Bandung, Sambasnews.id – Pendidikan merupakan gudang aset dalam membangun peradaban kemajuan sebuah bangsa. Aset itu adalah lahirnya generasi yang memiliki talenta dan bakat yang dikemas melalui layanan ” Pendidikan ” yang sesuai dengan tuntutan kekuatan kodrat anak-anak.
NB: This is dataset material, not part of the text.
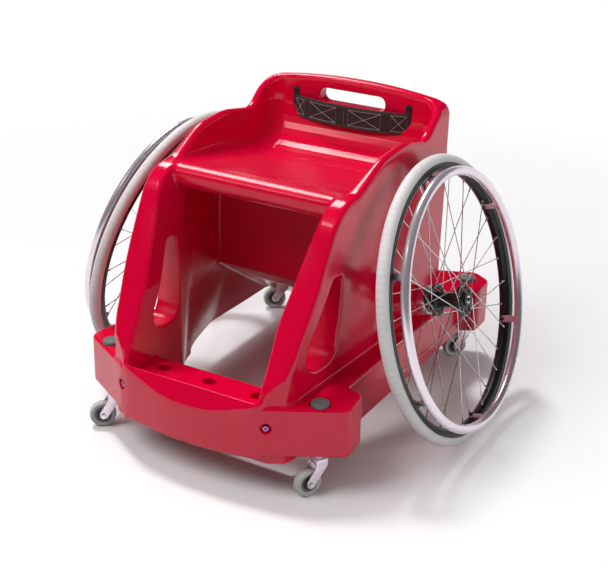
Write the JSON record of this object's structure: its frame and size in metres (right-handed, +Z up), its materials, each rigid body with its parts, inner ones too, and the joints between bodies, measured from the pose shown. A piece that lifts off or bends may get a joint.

Yudi Latief M.A, P.h D Cendekiawan mengatakan bahwa dunia pendidikan kita pada saat ini melenceng jauh dari orbit hakikat pendidikan sesungguhnya. Paling jauh, yang dikembangkan dalam sistem persekolahan kita hanyalah “pengajaran” (onderwijs)– pemberian materi berkaitan dengan pengetahuan dan keterampilan, dengan mata pelajaran yang sarat muatan kognitif.
Bias pengajaran membuat dunia pendidikan pada umumnya mengabaikan tugas mendidik: memberikan tuntunan dalam hidup tumbuhnya anak.
Ki Hadjar Dewantara mengingatkan bahwa “pendidikan”(opvoeding) merupakan sesuatu yang lebih luas dan esensial daripada pengajaran. Pendidikan bermaksud “menuntun segala kekuatan kodrat yang ada pada anak-anak itu, agar mereka sebagai manusia dan sebagai anggota masyarakat dapatlah mencapai keselamatan dan kebahagiaan yang setinggi-setingginya”.
Singkat kata, pendidikan adalah proses belajar menjadi manusia seutuhnya dengan mempelajari dan mengembangkan kehidupan sepanjang hidup, yang diperantarai sekaligus membentuk kebudayaan.
Dalam proses belajar memanusiakan dan membudayakan itu, tugas guru bukanlah memaksakan sesuatu pada anak, melainkan menuntun mengeluarkan potensi bawaan anak agar bertumbuh.
Dari situlah muncul istilah education (Latin: educare; ex-ducare) yang berarti mengeluarkan dan menuntun, dalam arti mengaktifkan kekuatan terpendam bawaan sang anak.
Selanjutnya apa yang harus diaktifkan dari kekuatan terpendan itu? Kekuatan itu adalah budi-pekerti.
Budi mengandung arti “pikiran, perasaan dan kemauan” (aspek batin); pekerti artinya “tenaga” atau “daya” (aspek lahir). Alhasil, pendidikan budi-pekerti mengupayakan bersatunya pikiran, perasaan dan kemauan manusia yang mendorong kekuatan tenaga yang dapat melahirkan penciptaan dan perbuatan yg baik, benar dan indah.
Dengan “budi-pekerti” anak didik diharapkan berdiri sebagai manusia merdeka yang mengandung tiga sifat: berdiri sendiri, tidak tergantung pada orang-orang lain, dapat mengatur diri sendiri dan sebagai manusia merdeka yang dikehendaki bukanlah pribadi individualistis seperti dlm konsepsi libertarian, melainkan pribadi etis yang memahami tanggung jawabnya bagi kebajikan hidup bersama, tegas Yudi Latief.